--- Input ---
--- start ---
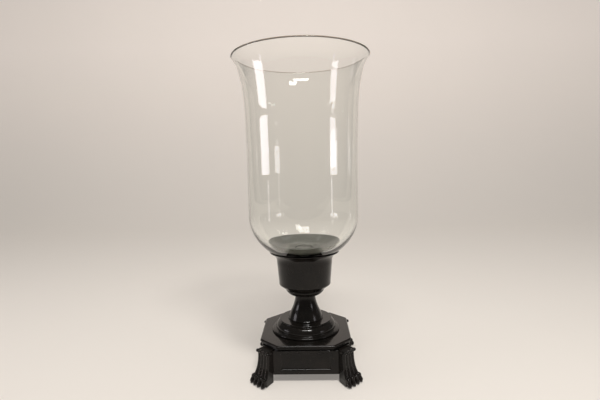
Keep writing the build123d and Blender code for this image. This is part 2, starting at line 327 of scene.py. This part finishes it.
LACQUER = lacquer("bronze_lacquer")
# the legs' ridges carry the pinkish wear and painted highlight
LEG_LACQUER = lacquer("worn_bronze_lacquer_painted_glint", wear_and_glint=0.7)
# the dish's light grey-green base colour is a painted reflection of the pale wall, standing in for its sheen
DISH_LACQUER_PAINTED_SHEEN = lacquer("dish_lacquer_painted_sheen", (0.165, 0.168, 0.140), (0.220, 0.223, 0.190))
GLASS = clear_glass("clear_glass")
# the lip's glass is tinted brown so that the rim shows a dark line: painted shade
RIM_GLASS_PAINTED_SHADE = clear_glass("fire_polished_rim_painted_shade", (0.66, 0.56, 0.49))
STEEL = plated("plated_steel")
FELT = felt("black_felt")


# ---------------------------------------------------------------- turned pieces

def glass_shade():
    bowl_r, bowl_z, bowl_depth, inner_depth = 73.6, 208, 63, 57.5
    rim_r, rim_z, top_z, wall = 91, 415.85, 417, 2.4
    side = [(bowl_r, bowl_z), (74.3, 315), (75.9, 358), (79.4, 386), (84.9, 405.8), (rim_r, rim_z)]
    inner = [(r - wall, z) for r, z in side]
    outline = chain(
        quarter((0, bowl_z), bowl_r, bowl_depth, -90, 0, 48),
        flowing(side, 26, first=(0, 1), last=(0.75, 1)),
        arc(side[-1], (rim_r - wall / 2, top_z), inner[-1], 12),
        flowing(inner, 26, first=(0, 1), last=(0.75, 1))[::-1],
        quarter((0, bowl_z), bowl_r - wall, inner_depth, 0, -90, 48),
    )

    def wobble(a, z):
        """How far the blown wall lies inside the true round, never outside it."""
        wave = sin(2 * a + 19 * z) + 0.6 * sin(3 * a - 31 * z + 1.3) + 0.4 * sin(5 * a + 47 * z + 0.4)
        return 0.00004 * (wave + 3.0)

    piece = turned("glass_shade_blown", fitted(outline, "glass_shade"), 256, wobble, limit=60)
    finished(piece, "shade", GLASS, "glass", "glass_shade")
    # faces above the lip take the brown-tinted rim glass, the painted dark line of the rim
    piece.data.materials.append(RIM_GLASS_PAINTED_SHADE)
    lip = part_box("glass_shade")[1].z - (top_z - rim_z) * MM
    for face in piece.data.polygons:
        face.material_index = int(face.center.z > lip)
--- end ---
--- start ---
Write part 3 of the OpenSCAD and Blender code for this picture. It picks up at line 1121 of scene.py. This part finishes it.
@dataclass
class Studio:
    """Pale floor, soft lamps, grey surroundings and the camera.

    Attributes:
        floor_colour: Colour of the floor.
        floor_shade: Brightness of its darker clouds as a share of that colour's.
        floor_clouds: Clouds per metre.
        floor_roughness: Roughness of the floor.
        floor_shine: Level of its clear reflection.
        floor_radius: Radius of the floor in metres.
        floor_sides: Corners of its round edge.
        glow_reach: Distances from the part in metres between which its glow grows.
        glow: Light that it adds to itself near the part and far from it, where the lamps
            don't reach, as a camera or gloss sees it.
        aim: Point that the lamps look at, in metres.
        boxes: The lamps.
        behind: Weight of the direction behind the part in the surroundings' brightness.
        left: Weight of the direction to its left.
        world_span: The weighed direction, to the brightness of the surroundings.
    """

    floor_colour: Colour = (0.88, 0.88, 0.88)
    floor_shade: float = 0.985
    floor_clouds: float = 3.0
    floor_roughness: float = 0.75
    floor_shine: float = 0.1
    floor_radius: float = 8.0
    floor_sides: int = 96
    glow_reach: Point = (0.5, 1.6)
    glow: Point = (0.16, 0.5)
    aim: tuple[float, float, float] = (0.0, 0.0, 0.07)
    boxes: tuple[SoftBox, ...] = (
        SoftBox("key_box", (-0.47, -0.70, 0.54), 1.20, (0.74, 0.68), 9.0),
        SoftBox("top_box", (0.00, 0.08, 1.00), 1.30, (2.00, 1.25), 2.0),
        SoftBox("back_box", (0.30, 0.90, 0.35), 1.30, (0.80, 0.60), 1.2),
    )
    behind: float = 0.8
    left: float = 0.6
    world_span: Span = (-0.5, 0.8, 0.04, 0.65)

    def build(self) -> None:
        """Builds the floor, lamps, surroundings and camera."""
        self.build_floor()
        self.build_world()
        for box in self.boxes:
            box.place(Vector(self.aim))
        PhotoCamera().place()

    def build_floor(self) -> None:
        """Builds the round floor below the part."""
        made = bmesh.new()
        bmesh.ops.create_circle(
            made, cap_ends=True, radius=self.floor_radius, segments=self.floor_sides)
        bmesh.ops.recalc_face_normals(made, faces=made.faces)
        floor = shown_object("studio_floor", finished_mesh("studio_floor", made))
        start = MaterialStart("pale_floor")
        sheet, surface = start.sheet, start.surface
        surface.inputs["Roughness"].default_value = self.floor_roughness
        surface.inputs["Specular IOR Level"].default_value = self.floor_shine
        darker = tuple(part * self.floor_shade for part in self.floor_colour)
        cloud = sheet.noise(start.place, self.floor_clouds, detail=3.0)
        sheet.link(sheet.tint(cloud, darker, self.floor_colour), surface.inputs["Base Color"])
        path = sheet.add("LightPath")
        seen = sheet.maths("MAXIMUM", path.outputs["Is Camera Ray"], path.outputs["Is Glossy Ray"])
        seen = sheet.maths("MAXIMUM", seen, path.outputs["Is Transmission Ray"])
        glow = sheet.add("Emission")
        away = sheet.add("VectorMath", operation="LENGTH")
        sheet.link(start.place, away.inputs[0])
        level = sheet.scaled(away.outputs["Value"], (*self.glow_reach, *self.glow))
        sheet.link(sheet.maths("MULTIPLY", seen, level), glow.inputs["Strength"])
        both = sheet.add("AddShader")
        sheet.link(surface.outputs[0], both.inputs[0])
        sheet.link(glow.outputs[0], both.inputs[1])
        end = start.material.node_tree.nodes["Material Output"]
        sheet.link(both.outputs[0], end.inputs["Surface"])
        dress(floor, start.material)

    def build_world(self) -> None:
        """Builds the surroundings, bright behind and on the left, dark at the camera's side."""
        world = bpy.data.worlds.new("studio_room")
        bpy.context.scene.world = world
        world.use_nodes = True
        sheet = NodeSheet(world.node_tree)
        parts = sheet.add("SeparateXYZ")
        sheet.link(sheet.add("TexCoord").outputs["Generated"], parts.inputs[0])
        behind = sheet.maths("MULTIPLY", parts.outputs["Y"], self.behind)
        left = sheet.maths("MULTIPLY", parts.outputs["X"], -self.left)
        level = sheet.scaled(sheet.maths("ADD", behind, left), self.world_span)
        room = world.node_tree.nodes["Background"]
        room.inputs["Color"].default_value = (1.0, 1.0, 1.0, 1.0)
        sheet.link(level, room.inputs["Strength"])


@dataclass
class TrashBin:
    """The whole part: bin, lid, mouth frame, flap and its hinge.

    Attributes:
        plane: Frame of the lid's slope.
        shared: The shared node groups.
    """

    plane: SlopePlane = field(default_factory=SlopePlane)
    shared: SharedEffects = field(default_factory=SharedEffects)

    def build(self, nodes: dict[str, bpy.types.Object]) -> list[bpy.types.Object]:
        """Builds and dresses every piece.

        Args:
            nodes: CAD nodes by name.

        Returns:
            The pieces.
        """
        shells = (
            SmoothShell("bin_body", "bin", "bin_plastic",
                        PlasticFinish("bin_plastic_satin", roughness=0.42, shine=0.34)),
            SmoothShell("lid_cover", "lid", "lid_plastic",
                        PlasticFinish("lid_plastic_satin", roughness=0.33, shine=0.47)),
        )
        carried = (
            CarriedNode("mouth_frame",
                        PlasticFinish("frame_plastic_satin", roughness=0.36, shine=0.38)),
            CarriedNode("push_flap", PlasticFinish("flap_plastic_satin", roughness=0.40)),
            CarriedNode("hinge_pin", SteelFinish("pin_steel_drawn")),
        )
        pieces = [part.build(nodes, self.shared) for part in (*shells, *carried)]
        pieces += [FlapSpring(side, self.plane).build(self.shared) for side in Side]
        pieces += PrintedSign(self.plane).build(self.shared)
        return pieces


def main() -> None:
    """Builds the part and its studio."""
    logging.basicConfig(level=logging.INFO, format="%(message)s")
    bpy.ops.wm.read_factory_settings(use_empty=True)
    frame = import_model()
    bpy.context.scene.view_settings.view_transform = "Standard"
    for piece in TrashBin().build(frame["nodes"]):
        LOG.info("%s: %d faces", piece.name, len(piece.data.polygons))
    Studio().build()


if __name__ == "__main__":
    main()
--- end ---
--- What to produce ---
Nothing beyond the lines starting at the line containing "Keep writing the" and ending at the line containing "return 0.00004 * (wave + 3.0)" is to be reproduced; reproduce those lines exactly, both ends included.

--- Output ---
Keep writing the build123d and Blender code for this image. This is part 2, starting at line 327 of scene.py. This part finishes it.
LACQUER = lacquer("bronze_lacquer")
# the legs' ridges carry the pinkish wear and painted highlight
LEG_LACQUER = lacquer("worn_bronze_lacquer_painted_glint", wear_and_glint=0.7)
# the dish's light grey-green base colour is a painted reflection of the pale wall, standing in for its sheen
DISH_LACQUER_PAINTED_SHEEN = lacquer("dish_lacquer_painted_sheen", (0.165, 0.168, 0.140), (0.220, 0.223, 0.190))
GLASS = clear_glass("clear_glass")
# the lip's glass is tinted brown so that the rim shows a dark line: painted shade
RIM_GLASS_PAINTED_SHADE = clear_glass("fire_polished_rim_painted_shade", (0.66, 0.56, 0.49))
STEEL = plated("plated_steel")
FELT = felt("black_felt")


# ---------------------------------------------------------------- turned pieces

def glass_shade():
    bowl_r, bowl_z, bowl_depth, inner_depth = 73.6, 208, 63, 57.5
    rim_r, rim_z, top_z, wall = 91, 415.85, 417, 2.4
    side = [(bowl_r, bowl_z), (74.3, 315), (75.9, 358), (79.4, 386), (84.9, 405.8), (rim_r, rim_z)]
    inner = [(r - wall, z) for r, z in side]
    outline = chain(
        quarter((0, bowl_z), bowl_r, bowl_depth, -90, 0, 48),
        flowing(side, 26, first=(0, 1), last=(0.75, 1)),
        arc(side[-1], (rim_r - wall / 2, top_z), inner[-1], 12),
        flowing(inner, 26, first=(0, 1), last=(0.75, 1))[::-1],
        quarter((0, bowl_z), bowl_r - wall, inner_depth, 0, -90, 48),
    )

    def wobble(a, z):
        """How far the blown wall lies inside the true round, never outside it."""
        wave = sin(2 * a + 19 * z) + 0.6 * sin(3 * a - 31 * z + 1.3) + 0.4 * sin(5 * a + 47 * z + 0.4)
        return 0.00004 * (wave + 3.0)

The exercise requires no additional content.